Cancer type is determined via assessment of tumour morphology, aided by immunohistochemical staining patterns. The development of machine learning (ML) models using histology slides has powered the image-based prediction of the site of origin in cancer of unknown primary (CUP). Here, we present an ML-based method to predict cancer type from a pan-cancer cohort consisting of 1,289 human tissue samples spanning 44 cancer types and 26 different tissues based on proteomic data. All samples were processed using data-independent acquisition mass spectrometry (DIA-MS). Two proteomic profiles from the pan-cancer cell line cohort were generated using two different sample preparation methods. These were normalized and merged by averaging the protein abundance, yielding a single training set (D1) with 975 cell lines and 9,688 proteins.

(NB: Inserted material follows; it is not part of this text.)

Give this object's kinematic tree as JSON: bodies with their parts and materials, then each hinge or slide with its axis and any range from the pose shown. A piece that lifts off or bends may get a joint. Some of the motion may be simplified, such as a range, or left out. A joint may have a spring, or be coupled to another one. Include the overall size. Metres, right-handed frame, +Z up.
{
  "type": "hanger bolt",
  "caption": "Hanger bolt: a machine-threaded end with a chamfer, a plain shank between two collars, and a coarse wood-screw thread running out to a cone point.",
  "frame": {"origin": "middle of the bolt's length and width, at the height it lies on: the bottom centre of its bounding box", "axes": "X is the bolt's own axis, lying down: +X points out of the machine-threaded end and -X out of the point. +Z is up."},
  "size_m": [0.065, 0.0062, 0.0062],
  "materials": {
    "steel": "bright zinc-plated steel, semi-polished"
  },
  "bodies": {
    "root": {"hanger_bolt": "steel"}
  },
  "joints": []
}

Similarly, 1,277 tissue samples were processed by DIA-MS, quantifying 9,501 proteins. We trained a classifier using the cell lines (D1) as the baseline training set, and consecutively added 10% of D2 to D1 for online ML. We tested the baseline model and each subsequent new model on the test set T1. We observed a monotonic performance increase from 0.89 (baseline; Top-1 accuracy) to 0.97 (all D2 were used) when predicting the six cancer types. We observed an analogous trend when predicting the seven tissue types (from 0.64 to 0.84). Our proteomic-based ML model can predict cancer type and carcinoma tissue of origin in concordance with existing histopathological classification. It can also assign multiple probabilities to tumour type and tissue of origin, potentially enabling the classification of challenging pathology cases, such as CUP in future work. By adding tissue samples stepwise to the existing model, its predictive performance can be further enhanced. This reflects a real-world knowledge base that will continue to increase in predictive power with additional incremental proteomic data..